After FDR met with the Boy Scouts for a photo shoot, Louie shows Eleanor a newspaper article about the event; but neither of the photos in the newspaper corresponds to the poses that were portrayed.
When the attendants lift FDR into the pool, the reflection in
the water shows Kenneth Branagh's two completely healthy legs, instead of the computer-generated images of legs used throughout the film to represent Franklin D. Roosevelt's disfigured appearance.
You can see when the train is pulling into the station the words "Tennessee Valley" which is the Tennessee Valley Railroad in nearby Chattanooga, Tennessee.
In the opening scene, newsreel from the Democrat National Convention of 1920 shows FDR talking and people cheering as part of the film.

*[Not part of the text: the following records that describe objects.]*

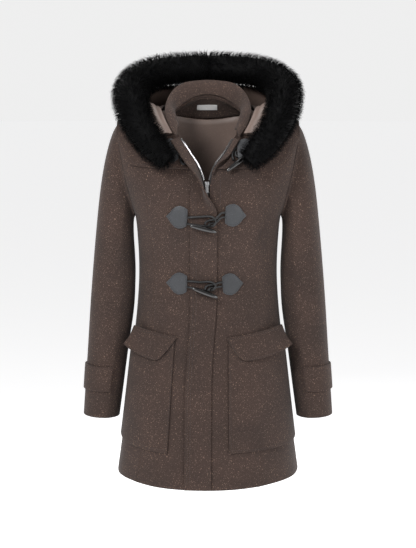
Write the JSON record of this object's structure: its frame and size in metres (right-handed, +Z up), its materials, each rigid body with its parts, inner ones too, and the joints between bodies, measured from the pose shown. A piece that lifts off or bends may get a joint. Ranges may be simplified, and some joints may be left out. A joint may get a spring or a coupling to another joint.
{
  "type": "women's hooded duffle coat",
  "caption": "Knee-length hooded wool duffle coat with fur-edged hood, toggle fastening over a zip, yokes, patch pockets with flaps and cuff tabs, filled out as worn.",
  "frame": {"origin": "middle of the neck, level with the collar seam at the back, where the coat rests on its wearer's shoulders", "axes": "+Z up, -Y the coat's front, +X the viewer's right (the wearer's left)"},
  "size_m": [0.53, 0.3345, 0.8852],
  "materials": {
    "wool": "dark brown mottled coating wool, brushed",
    "lining": "brown twill lining with a soft sheen",
    "fur": "short black fur",
    "leather": "slate grey leather, smooth",
    "cord": "black braided cord",
    "toggle": "black, horn-shaped, polished",
    "tape": "black woven zip tape",
    "zip_metal": "bright nickel",
    "label": "white woven label, blank"
  },
  "bodies": {
    "coat": {"front_side_right": "wool", "front_right": "wool", "back_right": "wool", "front_side_left": "wool", "front_left": "wool", "back_left": "wool", "sleeve_upper_right": "wool", "sleeve_under_right": "wool", "cuff_tab_right": "wool", "sleeve_upper_left": "wool", "sleeve_under_left": "wool", "cuff_tab_left": "wool", "collar": "wool", "placket": "wool", "front_band_left": "wool", "yoke_right": "wool", "pocket_right": "wool", "pocket_flap_right": "wool", "fur_right": "fur", "yoke_left": "wool", "pocket_left": "wool", "pocket_flap_left": "wool", "fur_left": "fur", "neck_facing": "wool", "lining_back": "lining", "label": "label", "hood_right": "wool", "hood_left": "wool", "hood_lining": "lining", "patch_top_right": "leather", "patch_middle_right": "leather", "patch_lower_right": "leather", "patch_top_left": "leather", "patch_middle_left": "leather", "patch_lower_left": "leather", "toggle_top": "toggle", "toggle_middle": "toggle", "toggle_lower": "toggle", "loop_top": "cord", "cord_top_upper": "cord", "cord_top_lower": "cord", "loop_middle": "cord", "cord_middle_upper": "cord", "cord_middle_lower": "cord", "loop_lower": "cord", "cord_lower_upper": "cord", "cord_lower_lower": "cord", "zip_tape_right": "tape", "zip_teeth_right": "zip_metal", "zip_tape_left": "tape", "zip_teeth_left": "zip_metal", "zip_chain": "zip_metal", "zip_slider": "zip_metal", "zip_bail": "zip_metal"},
    "zip_pull": {"zip_pull": "zip_metal"}
  },
  "joints": [
    {"name": "pull_hinge", "type": "hinge", "parent": "coat", "child": "zip_pull", "pos_m": [-0.002, -0.12121, -0.17579], "axis": [-1, 0, 0], "range_deg": [0, 150]}
  ]
}
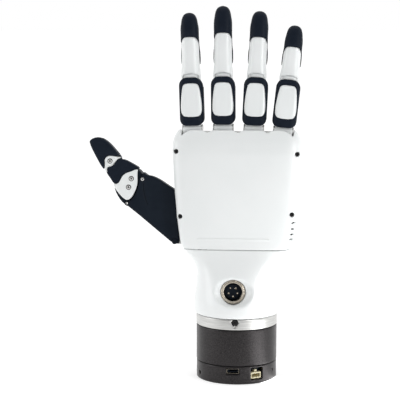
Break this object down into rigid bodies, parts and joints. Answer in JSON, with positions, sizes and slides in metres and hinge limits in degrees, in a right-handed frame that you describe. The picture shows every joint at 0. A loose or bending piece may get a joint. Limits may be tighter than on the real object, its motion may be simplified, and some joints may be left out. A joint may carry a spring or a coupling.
{
  "type": "prosthetic hand",
  "caption": "Powered prosthetic right hand with jointed fingers and thumb in white shells and black rubber, on a round wrist coupling.",
  "frame": {"origin": "centre of the flat lower face of the wrist coupling", "axes": "+Z from the wrist to the fingertips, -Y is the back of the hand, -X is the thumb's side"},
  "size_m": [0.1499, 0.0598, 0.2612],
  "materials": {
    "white_shell": "satin gloss, moulded",
    "black_rubber": "fine matt grain",
    "black_plastic": "fine matt grain",
    "dark_anodised": "dark satin anodised",
    "brushed_aluminium": "brushed round the axis",
    "steel": "ground",
    "connector_steel": "nickel plated, warm tint",
    "cream_nylon": "moulded",
    "potting": "potting compound",
    "black_screw": "black oxide"
  },
  "bodies": {
    "coupling": {"coupling_cap": "dark_anodised", "coupling_housing": "dark_anodised", "signal_module": "potting", "data_port": "connector_steel", "power_port": "cream_nylon"},
    "hand": {"wrist_ring": "brushed_aluminium", "ring_lock_screw": "black_screw", "wrist_shell": "white_shell", "plug_socket": "connector_steel", "plug_insert": "black_plastic", "palm_frame": "brushed_aluminium", "back_cover": "white_shell", "palm_cover": "white_shell", "cover_screw_upper_thumb_side": "black_screw", "cover_screw_upper_outer_side": "black_screw", "cover_screw_lower_thumb_side": "black_screw", "cover_screw_lower_outer_side": "black_screw", "thumb_servo": "black_plastic", "index_actuator": "black_plastic", "index_knuckle_pin": "steel", "middle_actuator": "black_plastic", "middle_knuckle_pin": "steel", "ring_actuator": "black_plastic", "ring_knuckle_pin": "steel", "little_actuator": "black_plastic", "little_knuckle_pin": "steel"},
    "index_first_phalanx": {"index_proximal_link": "white_shell", "index_proximal_sleeve": "black_rubber", "index_proximal_cover": "white_shell"},
    "index_last_phalanx": {"index_distal_link": "white_shell", "index_fingertip": "black_rubber"},
    "index_rod": {"index_push_rod": "steel"},
    "middle_first_phalanx": {"middle_proximal_link": "white_shell", "middle_proximal_sleeve": "black_rubber", "middle_proximal_cover": "white_shell"},
    "middle_last_phalanx": {"middle_distal_link": "white_shell", "middle_fingertip": "black_rubber"},
    "middle_rod": {"middle_push_rod": "steel"},
    "ring_first_phalanx": {"ring_proximal_link": "white_shell", "ring_proximal_sleeve": "black_rubber", "ring_proximal_cover": "white_shell"},
    "ring_last_phalanx": {"ring_distal_link": "white_shell", "ring_fingertip": "black_rubber"},
    "ring_rod": {"ring_push_rod": "steel"},
    "little_first_phalanx": {"little_proximal_link": "white_shell", "little_proximal_sleeve": "black_rubber", "little_proximal_cover": "white_shell"},
    "little_last_phalanx": {"little_distal_link": "white_shell", "little_fingertip": "black_rubber"},
    "little_rod": {"little_push_rod": "steel"},
    "thumb_foot": {"thumb_bracket": "brushed_aluminium"},
    "thumb_root": {"thumb_metacarpal": "black_plastic", "thumb_root_pin": "steel", "thumb_actuator": "black_plastic", "thumb_middle_pin": "steel"},
    "thumb_middle": {"thumb_link": "white_shell", "thumb_middle_pad": "black_rubber", "thumb_tip_pin": "steel"},
    "thumb_end": {"thumb_tip": "black_rubber"}
  },
  "joints": [
    {"name": "wrist_rotation", "type": "hinge", "parent": "coupling", "child": "hand", "pos_m": [0, 0, 0.0383], "axis": [0, 0, 1], "range_deg": [-90, 90]},
    {"name": "index_knuckle", "type": "hinge", "parent": "hand", "child": "index_first_phalanx", "pos_m": [-0.031, 0, 0.1716], "axis": [-0.9995, 0, -0.0314], "range_deg": [0, 88]},
    {"name": "index_middle_joint", "type": "hinge", "parent": "index_first_phalanx", "child": "index_last_phalanx", "pos_m": [-0.03229, 0, 0.21258], "axis": [-0.9995, 0, -0.0314], "range_deg": [0, 90]},
    {"name": "index_rod_slide", "type": "slide", "parent": "hand", "child": "index_rod", "axis": [-0.0314, 0, 0.9995], "range_m": [0, 0.0078]},
    {"name": "middle_knuckle", "type": "hinge", "parent": "hand", "child": "middle_first_phalanx", "pos_m": [-0.0096, 0, 0.1724], "axis": [-1, 0, -0.007], "range_deg": [0, 88]},
    {"name": "middle_middle_joint", "type": "hinge", "parent": "middle_first_phalanx", "child": "middle_last_phalanx", "pos_m": [-0.00989, 0, 0.2134], "axis": [-1, 0, -0.007], "range_deg": [0, 90]},
    {"name": "middle_rod_slide", "type": "slide", "parent": "hand", "child": "middle_rod", "axis": [-0.007, 0, 1], "range_m": [0, 0.0078]},
    {"name": "ring_knuckle", "type": "hinge", "parent": "hand", "child": "ring_first_phalanx", "pos_m": [0.0114, 0, 0.172], "axis": [-0.9988, 0, 0.0489], "range_deg": [0, 88]},
    {"name": "ring_middle_joint", "type": "hinge", "parent": "ring_first_phalanx", "child": "ring_last_phalanx", "pos_m": [0.0134, 0, 0.21295], "axis": [-0.9988, 0, 0.0489], "range_deg": [0, 90]},
    {"name": "ring_rod_slide", "type": "slide", "parent": "hand", "child": "ring_rod", "axis": [0.0489, 0, 0.9988], "range_m": [0, 0.0078]},
    {"name": "little_knuckle", "type": "hinge", "parent": "hand", "child": "little_first_phalanx", "pos_m": [0.0316, 0, 0.1706], "axis": [-0.994, 0, 0.1097], "range_deg": [0, 88]},
    {"name": "little_middle_joint", "type": "hinge", "parent": "little_first_phalanx", "child": "little_last_phalanx", "pos_m": [0.0361, 0, 0.21135], "axis": [-0.994, 0, 0.1097], "range_deg": [0, 90]},
    {"name": "little_rod_slide", "type": "slide", "parent": "hand", "child": "little_rod", "axis": [0.1097, 0, 0.994], "range_m": [0, 0.0078]},
    {"name": "thumb_opposition", "type": "hinge", "parent": "hand", "child": "thumb_foot", "pos_m": [-0.035, 0.0075, 0.1], "axis": [0, 0, -1], "range_deg": [0, 60]},
    {"name": "thumb_root_flexion", "type": "hinge", "parent": "thumb_foot", "child": "thumb_root", "pos_m": [-0.0441, 0.0075, 0.096], "axis": [0, 1, 0], "range_deg": [0, 14]},
    {"name": "thumb_middle_flexion", "type": "hinge", "parent": "thumb_root", "child": "thumb_middle", "pos_m": [-0.0747, 0.0075, 0.1396], "axis": [0, 1, 0], "range_deg": [0, 25.2]},
    {"name": "thumb_tip_flexion", "type": "hinge", "parent": "thumb_middle", "child": "thumb_end", "pos_m": [-0.0899, 0.0075, 0.1523], "axis": [0, 1, 0], "range_deg": [0, 16.1]}
  ],
  "couplings": [
    {"joint": "index_middle_joint", "follows": "index_knuckle", "ratio": 1},
    {"joint": "index_rod_slide", "follows": "index_knuckle", "m_per_rad": 0.00495},
    {"joint": "middle_middle_joint", "follows": "middle_knuckle", "ratio": 1},
    {"joint": "middle_rod_slide", "follows": "middle_knuckle", "m_per_rad": 0.00495},
    {"joint": "ring_middle_joint", "follows": "ring_knuckle", "ratio": 1},
    {"joint": "ring_rod_slide", "follows": "ring_knuckle", "m_per_rad": 0.00495},
    {"joint": "little_middle_joint", "follows": "little_knuckle", "ratio": 1},
    {"joint": "little_rod_slide", "follows": "little_knuckle", "m_per_rad": 0.00495},
    {"joint": "thumb_middle_flexion", "follows": "thumb_root_flexion", "ratio": 1.785},
    {"joint": "thumb_tip_flexion", "follows": "thumb_root_flexion", "ratio": 1.14}
  ]
}
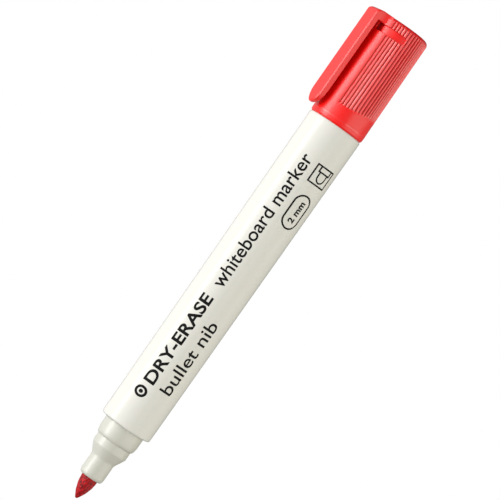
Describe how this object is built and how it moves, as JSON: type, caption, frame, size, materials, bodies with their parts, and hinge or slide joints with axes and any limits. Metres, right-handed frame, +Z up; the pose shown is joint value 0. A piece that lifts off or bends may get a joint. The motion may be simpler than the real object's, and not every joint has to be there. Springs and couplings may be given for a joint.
{
  "type": "whiteboard marker",
  "caption": "Bullet-nib whiteboard marker lying on its side, with its ribbed, clipped cap pushed onto the rear end.",
  "frame": {"origin": "on the marker's axis, at the shoulder where the barrel's neck ends and the full-width barrel begins", "axes": "+X along the axis towards the writing tip, +Z up; the marker lies on its side on the cap's rim bead and the clip's lower edge, with the clip on the -Y side, 31 degrees below the horizontal"},
  "size_m": [0.141, 0.0168, 0.0146],
  "materials": {
    "barrel_white": "glossy off-white polypropylene with black print",
    "nozzle_white": "satin off-white polypropylene",
    "nib_fibre": "bonded fibre soaked in red ink",
    "core_fibre": "loose fibre soaked in red ink",
    "clear_film": "thin clear film",
    "plug_red": "glossy red polypropylene",
    "cap_red": "glossy red polypropylene with fine grooves",
    "liner_red": "smooth red polypropylene",
    "clip_red": "satin red polypropylene"
  },
  "bodies": {
    "marker_body": {"barrel": "barrel_white", "nozzle": "nozzle_white", "writing_nib": "nib_fibre", "ink_reservoir": "core_fibre", "reservoir_film": "clear_film", "rear_plug": "plug_red"},
    "cap": {"cap_shell": "cap_red", "inner_cap": "liner_red"},
    "clip": {"pocket_clip": "clip_red"}
  },
  "joints": [
    {"name": "cap_slide", "type": "slide", "parent": "marker_body", "child": "cap", "axis": [-1, 0, 0], "range_m": [0, 0.03]},
    {"name": "clip_flex", "type": "hinge", "parent": "cap", "child": "clip", "pos_m": [-0.1174, -0.00823, -0.00503], "axis": [0, 0.5215, -0.8533], "range_deg": [0, 5], "stiffness_Nm_per_rad": 0.5}
  ]
}
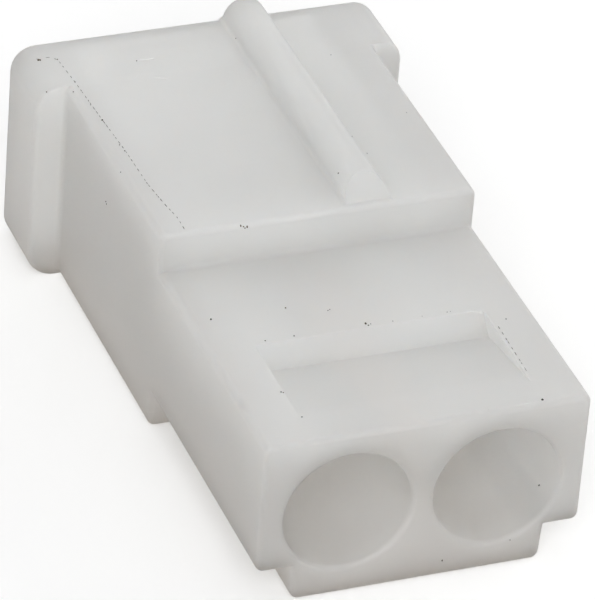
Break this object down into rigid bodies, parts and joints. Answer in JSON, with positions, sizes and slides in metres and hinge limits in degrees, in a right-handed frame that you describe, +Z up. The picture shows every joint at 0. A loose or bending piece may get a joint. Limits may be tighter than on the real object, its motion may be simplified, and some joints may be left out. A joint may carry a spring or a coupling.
{
  "type": "wire to board connector housing",
  "caption": "Hooded crimp-terminal connector housing with round wire entries, a flanged mating mouth for side latches and an off-centre polarising rib.",
  "frame": {"origin": "bottom centre of the bounding box, on the plane of the keel and the hood's underside", "axes": "+X across the circuits, +Y along the housing from the wire-entry face to the mating mouth, +Z up towards the polarising rib"},
  "size_m": [0.0174, 0.0296, 0.011],
  "materials": {
    "natural_nylon": "natural, milky and slightly translucent nylon, satin from the mould"
  },
  "bodies": {
    "root": {"housing": "natural_nylon"}
  },
  "joints": []
}
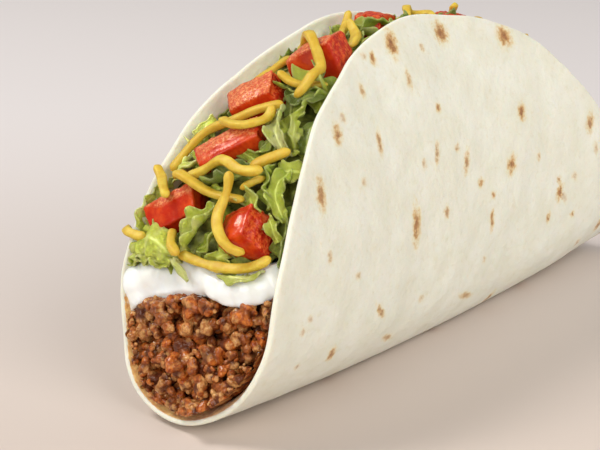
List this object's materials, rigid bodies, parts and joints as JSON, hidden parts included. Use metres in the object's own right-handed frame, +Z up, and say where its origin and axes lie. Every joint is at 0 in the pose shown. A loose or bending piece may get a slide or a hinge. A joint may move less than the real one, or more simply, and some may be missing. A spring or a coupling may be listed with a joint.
{
  "type": "soft taco",
  "caption": "Soft flour tortilla folded round minced beef, sour cream, shredded lettuce, diced tomato and shredded cheese, standing on its fold.",
  "frame": {"origin": "under the middle of the taco's box, on the surface it stands on", "axes": "+X along the fold towards the back end, +Y across the flaps towards the far flap, +Z up"},
  "size_m": [0.1576, 0.0474, 0.076],
  "materials": {
    "tortilla": "dry floury flatbread, cream white with small toasted spots",
    "beef": "seasoned minced beef in moist brown crumbles",
    "sour_cream": "smooth, thick and softly glossy",
    "lettuce": "crisp shredded leaves, pale green ribs to dark green edges",
    "tomato": "wet diced tomato, smooth skin and grainy cut flesh",
    "cheese": "satin shredded cheddar, orange yellow"
  },
  "bodies": {
    "root": {"tortilla": "tortilla", "beef": "beef", "sour_cream": "sour_cream", "lettuce": "lettuce", "tomato_01": "tomato", "tomato_02": "tomato", "tomato_03": "tomato", "tomato_04": "tomato", "tomato_05": "tomato", "tomato_06": "tomato", "tomato_07": "tomato", "tomato_08": "tomato", "tomato_09": "tomato", "tomato_10": "tomato", "tomato_11": "tomato", "cheese_01": "cheese", "cheese_02": "cheese", "cheese_03": "cheese", "cheese_04": "cheese", "cheese_05": "cheese", "cheese_06": "cheese", "cheese_07": "cheese", "cheese_08": "cheese", "cheese_09": "cheese", "cheese_10": "cheese", "cheese_11": "cheese", "cheese_12": "cheese", "cheese_13": "cheese", "cheese_14": "cheese", "cheese_15": "cheese", "cheese_16": "cheese", "cheese_17": "cheese", "cheese_18": "cheese", "cheese_19": "cheese", "cheese_20": "cheese", "cheese_21": "cheese", "cheese_22": "cheese", "cheese_23": "cheese", "cheese_24": "cheese", "cheese_25": "cheese", "cheese_26": "cheese", "cheese_27": "cheese"}
  },
  "joints": []
}
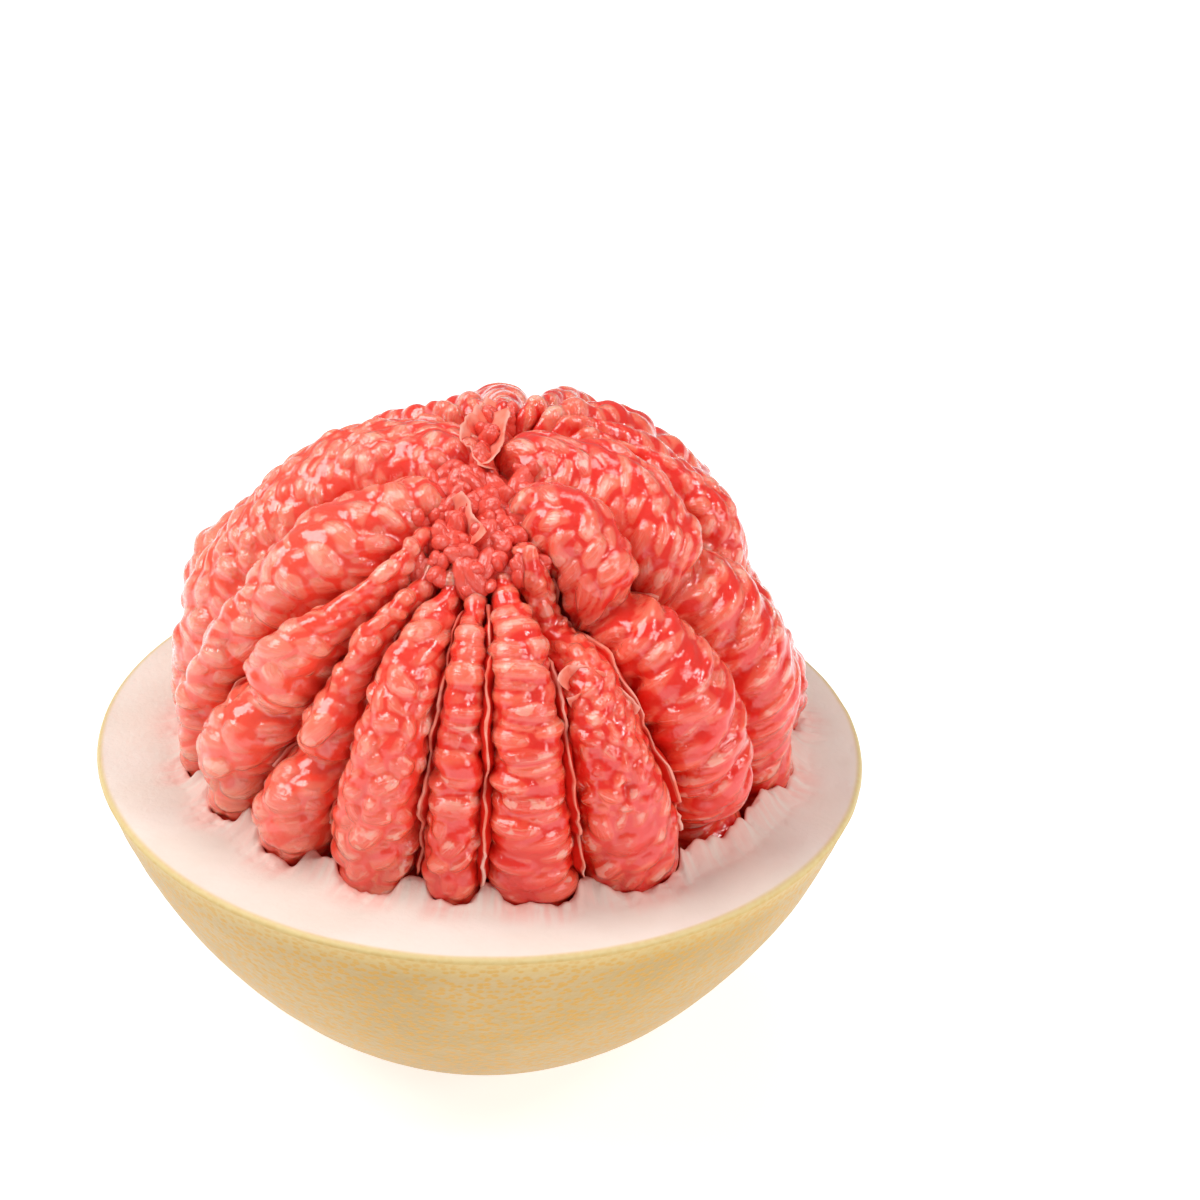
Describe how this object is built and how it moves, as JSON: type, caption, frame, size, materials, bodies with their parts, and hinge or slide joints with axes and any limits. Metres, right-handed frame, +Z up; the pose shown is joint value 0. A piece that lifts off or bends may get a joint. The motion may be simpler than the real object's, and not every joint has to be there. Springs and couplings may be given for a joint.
{
  "type": "opened pomelo",
  "caption": "Opened pomelo: peeled juice segments standing in the lower half of the rind, which rests on a small flat spot.",
  "frame": {"origin": "on the surface it rests on, in the middle of the outline seen from above", "axes": "+Z up, -Y the front that the picture shows, +X to its right"},
  "size_m": [0.16, 0.16, 0.1396],
  "materials": {
    "rind": "pale yellow pored skin outside, white spongy pith inside",
    "flesh": "wet, translucent pink-red juice sacs",
    "wall": "thin damp pale pink skin"
  },
  "bodies": {
    "root": {"rind_half": "rind", "segment_01": "flesh", "segment_02": "flesh", "segment_03": "flesh", "segment_04": "flesh", "segment_05": "flesh", "segment_06": "flesh", "segment_07": "flesh", "segment_08": "flesh", "segment_09": "flesh", "segment_10": "flesh", "segment_11": "flesh", "segment_12": "flesh", "segment_13": "flesh", "segment_14": "flesh", "segment_15": "flesh", "segment_16": "flesh", "segment_17": "flesh", "segment_18": "flesh", "wall_01": "wall", "wall_02": "wall", "wall_03": "wall", "wall_04": "wall", "wall_05": "wall", "wall_06": "wall", "wall_07": "wall", "wall_08": "wall", "wall_09": "wall", "wall_10": "wall", "wall_11": "wall", "wall_12": "wall", "wall_13": "wall", "wall_14": "wall", "wall_15": "wall", "wall_16": "wall", "wall_17": "wall", "wall_18": "wall"}
  },
  "joints": []
}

Film with sound wasn't invented until 1927, and even then was quite rare until 1930 or 1931.
At the 1928 Convention, several people are shown waving 50-star flags, not introduced until 1960. From 1912 through 1959 the flag had 48 stars.
In Roosevelt's Warm Springs office, during the sequence where Louis Howe and then Eleanor Roosevelt attempt to convince FDR to nominate Al Smith at the 1928 convention, sitting on a book shelf is Winston Churchill's six volume account of World War II, which was not published in its entirety until 1953; 8 years after Franklin D. Roosevelt died and 17 years after Louis Howe died. (The spines are pink/red and distinctive.)
Hospital patients in the 1920s sing "I Won't Dance," from the London musical comedy Three Sisters (1934).
In 1921 before his infection, FDR is seen dancing with his private secretary to a 1939 record: Alice Faye singing "I'll See You In My Dreams" from the soundtrack of La rosa di Washington (1939).
The train seen in an external shot as the Roosevelts travel to Georgia for the first time is clearly not of the same type as the train they are in. The train seen externally is British not American.
At the start of the film, when FDR is addressing the delegates to the June-July 1920 Democratic Convention, he states "Just ask my cousin Teddy!" regarding his own political chances as a Roosevelt, an obvious reference to his distant cousin Theodore Roosevelt. This remark is a bit ghoulish, as Teddy had died in January 1919, just over a year earlier.